Last year I had a lengthy telephone chat with a friend of mine who happens to be the President of a mid-sized environmental consulting firm.  Throughout the course of our discussion, he listed various anxieties and opportunities and wondered aloud if his business challenges were unique to his organization.  At the end, he mentioned several competitors he thought he could outmaneuver that year.

When he uttered the name of his last opponent, I brought to his attention that the firm was acquired a month earlier by a sizable multi-disciplined organization from Australia.

He responded, “Who are they?”

When I shared with him their name and background he paused for bit and then replied, “Why in the world would they buy them?”

* * *

Indeed.  15 years ago it was a rarity if an international A/E firm courted, much less even acquired, a company here in the United States.  Historically, wide cultural differences, disparate business practices, limited technology and telecommunication infrastructures, litigation stigma, a strong dollar, and simple risk vs. return alone kept buyers from aggressively “coming ashore.”
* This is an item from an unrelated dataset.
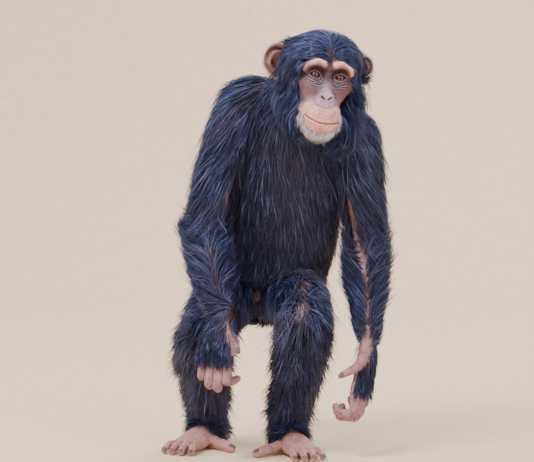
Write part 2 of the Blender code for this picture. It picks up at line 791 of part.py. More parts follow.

However, with each passing year since, slowly but steadily they have come. The Canadians.  The Europeans.  The Australians.  The U.S. real estate and construction boom of the 2000s helped accelerate it.  Big deals and small deals have taken place across every discipline – architecture, engineering, environmental, and construction.  Company names that many had never heard of in the 1990s are now firmly part of the U.S. competitive landscape and industry lexicon.  In fact, with many of our firm sale engagements, we prepare clients that it’s increasingly likely they could end up selling to an unknown, although growth-oriented, international A/E buyer.  Ten years ago that possibility was barely a consideration.  The table below highlights some of the more prominent cross border industry deals the last five years, but these are the tip of the iceberg:

Buyer U.S. Seller Price Number of Employees
Balfour Beatty (U.K.) Parsons Brinckerhoff $626MM 13,000
Atkins (U.K) PBS&J $280MM 3,500
AMEC (U.K.) MACTEC $280MM 2,600
Arcadis (NL) Malcolm Pirnie $222MM 1,700
Cardno (AUS) ATC Associates $106MM 1,600
GENIVAR (CAN) WSP* $442MM 9,000 (950 in U.S.)
Stantec (CAN) Burt Hill N/A 600
exp (CAN) Teng & Associates N/A 500
GHD (AUS) Winzler & Kelly N/A 300
HanmiGlobal (KOR) Otak $13.0MM 300

*WSP is U.K.-based with significant U.S. operations

These international firms are here for much the same reason 16th century explorers sought out the “New World” – new opportunities (although back then they called it “riches”).  With many overseas design and infrastructure domestic markets mature or slowing, these global entities have come to view the United States, with its 300 million+ inhabitants, voracious building and risk taking appetite, and perennial D-grade infrastructure ratings, as fertile ground to plant the flag.  As much as we think of our own A/E or environmental markets as local, regional or even multi-regional, it’s increasingly global. And the trend shows no signs of slowing down.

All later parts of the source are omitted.